MINEWS, JAKARTA-Greenpeace Indonesia angkat bicara soal kualitas udara di DKI Jakarta saat ini. Melalui Juru Kampanye Iklim dan Energi Greenpeace Indonesia Bondan Andriyanu mengatakan Pemerintah DKI Jakarta harus menyediakan alat ukur kualitas udara yang memadai sehingga dapat mewakili luasan DKI yang datanya mudah diakses masyarakat.
Dirinya mengapresiasi intruksi Gubernur Anies Baswedan mengenai penanganan polusi udara di Jakarta. Namun, menurut Bondan, masih ada beberapa hal yang harus diperhatikan terkait langkah yang diambil Pemprov DKI tersebut.
Yakni, melakukan inventarisasi emisi secara berkala sebagai dasar kajian ilmiah untuk mengetahui sumber pencemaran udara Jakarta. Dengan demikian, kata dia, polusi bisa dikendalikan langsung pada sumbernya dan solusi yang diambil juga akan lebih sistematis dan terukur.

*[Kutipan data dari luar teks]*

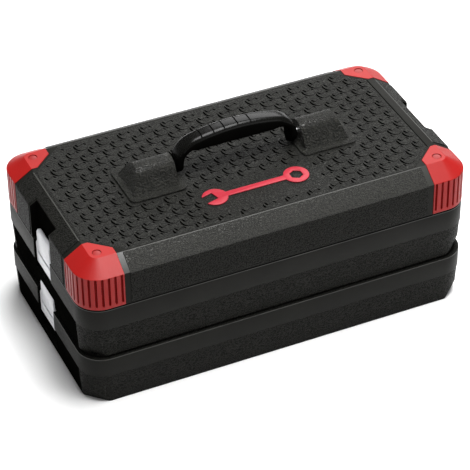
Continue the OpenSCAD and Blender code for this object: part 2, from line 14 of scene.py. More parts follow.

Selain itu, diperlukan sistem peringatan agar masyarakat bisa mempersiapkan diri untuk menghadapi kualitas udara yang buruk, seperti menggunakan masker saat beraktivitas di luar ruang dan tidak melakukan olahraga saat kualitas udara sedang tidak sehat.
Pemerintah melalui Kementerian Lingkungan Hidup dan Kehutanan, lanjut Bondan, harus memperketat baku mutu udara ambien nasional yang tidak diperbarui selama 20 tahun.

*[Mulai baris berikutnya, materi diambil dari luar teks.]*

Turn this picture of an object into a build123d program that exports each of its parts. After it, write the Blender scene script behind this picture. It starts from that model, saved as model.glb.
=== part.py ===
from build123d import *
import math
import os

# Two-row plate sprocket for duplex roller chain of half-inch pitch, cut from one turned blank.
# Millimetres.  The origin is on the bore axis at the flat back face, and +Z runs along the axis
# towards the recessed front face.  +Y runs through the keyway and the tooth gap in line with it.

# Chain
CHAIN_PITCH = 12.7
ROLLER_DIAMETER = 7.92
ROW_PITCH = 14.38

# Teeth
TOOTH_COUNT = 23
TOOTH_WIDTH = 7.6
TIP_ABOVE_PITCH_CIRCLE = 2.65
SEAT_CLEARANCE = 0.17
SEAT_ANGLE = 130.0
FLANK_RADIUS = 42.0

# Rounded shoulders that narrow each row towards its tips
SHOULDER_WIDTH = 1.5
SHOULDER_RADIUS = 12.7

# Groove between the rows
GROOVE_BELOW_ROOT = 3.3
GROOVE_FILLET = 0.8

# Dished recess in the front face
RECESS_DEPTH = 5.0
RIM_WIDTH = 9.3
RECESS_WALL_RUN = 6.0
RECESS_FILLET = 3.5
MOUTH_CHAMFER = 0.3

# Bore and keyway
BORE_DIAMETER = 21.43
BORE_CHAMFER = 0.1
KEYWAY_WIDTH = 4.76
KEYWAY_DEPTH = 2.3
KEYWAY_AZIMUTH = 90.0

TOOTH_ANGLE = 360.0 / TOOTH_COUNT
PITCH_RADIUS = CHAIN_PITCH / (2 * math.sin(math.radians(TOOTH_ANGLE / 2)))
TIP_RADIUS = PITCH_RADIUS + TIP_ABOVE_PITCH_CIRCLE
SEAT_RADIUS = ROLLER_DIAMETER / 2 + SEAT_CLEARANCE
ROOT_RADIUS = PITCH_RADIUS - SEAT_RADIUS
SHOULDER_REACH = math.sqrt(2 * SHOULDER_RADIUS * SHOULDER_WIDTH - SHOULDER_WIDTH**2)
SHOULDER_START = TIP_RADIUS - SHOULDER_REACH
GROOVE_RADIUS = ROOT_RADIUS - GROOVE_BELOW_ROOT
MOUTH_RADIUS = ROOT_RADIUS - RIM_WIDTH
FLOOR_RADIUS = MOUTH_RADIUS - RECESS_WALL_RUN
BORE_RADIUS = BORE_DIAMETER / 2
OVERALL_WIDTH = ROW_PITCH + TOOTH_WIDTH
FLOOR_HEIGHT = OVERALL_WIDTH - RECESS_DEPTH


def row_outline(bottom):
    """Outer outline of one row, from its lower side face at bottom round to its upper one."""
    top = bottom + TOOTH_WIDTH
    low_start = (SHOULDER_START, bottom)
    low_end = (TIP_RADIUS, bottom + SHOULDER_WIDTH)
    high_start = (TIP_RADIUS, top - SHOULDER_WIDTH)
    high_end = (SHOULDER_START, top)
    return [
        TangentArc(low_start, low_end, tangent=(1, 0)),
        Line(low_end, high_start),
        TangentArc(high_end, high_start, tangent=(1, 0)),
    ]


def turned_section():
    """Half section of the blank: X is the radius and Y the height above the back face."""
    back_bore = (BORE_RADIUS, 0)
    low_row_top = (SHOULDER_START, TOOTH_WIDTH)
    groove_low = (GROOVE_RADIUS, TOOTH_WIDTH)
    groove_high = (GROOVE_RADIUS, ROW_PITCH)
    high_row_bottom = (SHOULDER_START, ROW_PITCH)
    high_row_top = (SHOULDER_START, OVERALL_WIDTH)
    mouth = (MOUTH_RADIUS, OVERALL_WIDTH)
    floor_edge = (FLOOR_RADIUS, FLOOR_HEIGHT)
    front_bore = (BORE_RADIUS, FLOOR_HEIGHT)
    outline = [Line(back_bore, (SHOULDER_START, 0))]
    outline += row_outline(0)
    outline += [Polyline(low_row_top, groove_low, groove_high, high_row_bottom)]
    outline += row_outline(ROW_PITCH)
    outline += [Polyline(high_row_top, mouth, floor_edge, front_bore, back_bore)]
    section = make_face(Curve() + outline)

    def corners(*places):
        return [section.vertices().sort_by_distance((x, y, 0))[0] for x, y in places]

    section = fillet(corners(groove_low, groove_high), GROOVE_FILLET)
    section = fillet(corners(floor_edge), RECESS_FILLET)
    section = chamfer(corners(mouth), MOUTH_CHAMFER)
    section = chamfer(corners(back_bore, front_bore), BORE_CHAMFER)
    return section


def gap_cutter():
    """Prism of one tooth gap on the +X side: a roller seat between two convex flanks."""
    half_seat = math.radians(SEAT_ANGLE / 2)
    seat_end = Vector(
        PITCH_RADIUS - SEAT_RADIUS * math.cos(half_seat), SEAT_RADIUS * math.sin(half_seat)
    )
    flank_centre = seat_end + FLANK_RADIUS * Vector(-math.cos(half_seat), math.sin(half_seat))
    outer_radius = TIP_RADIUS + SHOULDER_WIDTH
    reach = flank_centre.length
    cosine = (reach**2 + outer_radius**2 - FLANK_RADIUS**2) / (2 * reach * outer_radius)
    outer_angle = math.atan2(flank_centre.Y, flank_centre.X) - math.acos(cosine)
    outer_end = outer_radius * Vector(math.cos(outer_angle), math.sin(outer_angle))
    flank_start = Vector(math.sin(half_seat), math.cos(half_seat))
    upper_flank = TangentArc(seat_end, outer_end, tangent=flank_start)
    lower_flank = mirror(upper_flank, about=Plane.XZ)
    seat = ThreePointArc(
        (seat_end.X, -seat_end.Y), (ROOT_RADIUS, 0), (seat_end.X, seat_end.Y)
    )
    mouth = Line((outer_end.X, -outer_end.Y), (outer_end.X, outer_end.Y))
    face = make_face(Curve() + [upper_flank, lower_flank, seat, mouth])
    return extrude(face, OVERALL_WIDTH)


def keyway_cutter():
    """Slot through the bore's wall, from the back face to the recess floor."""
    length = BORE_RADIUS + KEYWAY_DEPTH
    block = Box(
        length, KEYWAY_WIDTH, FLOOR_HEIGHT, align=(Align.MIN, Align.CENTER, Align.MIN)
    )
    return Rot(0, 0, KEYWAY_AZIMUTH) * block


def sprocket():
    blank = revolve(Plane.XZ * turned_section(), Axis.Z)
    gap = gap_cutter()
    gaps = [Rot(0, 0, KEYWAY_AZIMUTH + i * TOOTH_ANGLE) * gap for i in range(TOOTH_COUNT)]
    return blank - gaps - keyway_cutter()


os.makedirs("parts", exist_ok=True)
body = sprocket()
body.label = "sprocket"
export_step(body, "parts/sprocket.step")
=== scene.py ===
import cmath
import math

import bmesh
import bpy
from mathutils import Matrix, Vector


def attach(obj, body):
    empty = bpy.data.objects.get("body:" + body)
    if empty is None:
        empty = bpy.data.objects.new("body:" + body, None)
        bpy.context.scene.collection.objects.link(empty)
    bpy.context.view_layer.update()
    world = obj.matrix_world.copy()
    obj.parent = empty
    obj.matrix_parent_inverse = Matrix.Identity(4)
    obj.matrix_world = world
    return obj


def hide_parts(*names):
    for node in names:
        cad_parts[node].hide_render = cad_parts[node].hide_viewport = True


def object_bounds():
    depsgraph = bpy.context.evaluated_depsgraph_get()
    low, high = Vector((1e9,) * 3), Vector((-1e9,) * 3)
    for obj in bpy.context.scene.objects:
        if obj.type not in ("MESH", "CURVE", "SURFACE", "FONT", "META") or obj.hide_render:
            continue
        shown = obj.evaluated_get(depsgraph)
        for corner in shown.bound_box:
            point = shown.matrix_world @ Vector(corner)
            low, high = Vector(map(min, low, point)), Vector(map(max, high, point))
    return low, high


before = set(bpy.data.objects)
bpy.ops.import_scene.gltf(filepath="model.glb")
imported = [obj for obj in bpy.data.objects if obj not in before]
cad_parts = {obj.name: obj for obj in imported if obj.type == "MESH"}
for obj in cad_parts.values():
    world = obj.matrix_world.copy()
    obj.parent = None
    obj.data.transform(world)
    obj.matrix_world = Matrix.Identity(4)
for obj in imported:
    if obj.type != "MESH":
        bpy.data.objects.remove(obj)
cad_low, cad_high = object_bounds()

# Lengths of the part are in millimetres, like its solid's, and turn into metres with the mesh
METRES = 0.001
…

“Sebagai perbandingan, baku mutu udara ambien untuk konsentrasi PM 2.5 per hari menurut standar nasional adalah 65 ug/m3 sedangkan menurut WHO adalah 25 ug/m3. Ini berarti, standar nasional masih 3 kali lipat lebih lemah dibandingkan standar WHO,” katanya.

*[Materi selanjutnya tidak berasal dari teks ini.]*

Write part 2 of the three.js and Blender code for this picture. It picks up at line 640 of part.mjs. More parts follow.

Bondan menambahkan Gubernur DKI mempunyai kewenangan menentukan standar baku mutu udara yang lebih baik dibandingkan standar nasional. Sebagai ibu kota negara, Jakarta harus mempunyai standar kualitas udara yang lebih tinggi dibanding daerah lain.
Bondan menyampaikan, penanganan polusi udara ini memerlukan kerja sama dari berbagai pihak, terutama dengan wilayah perbatasan DKI Jakarta, seperti Banten dan Jawa Barat untuk merumuskan solusi bersama.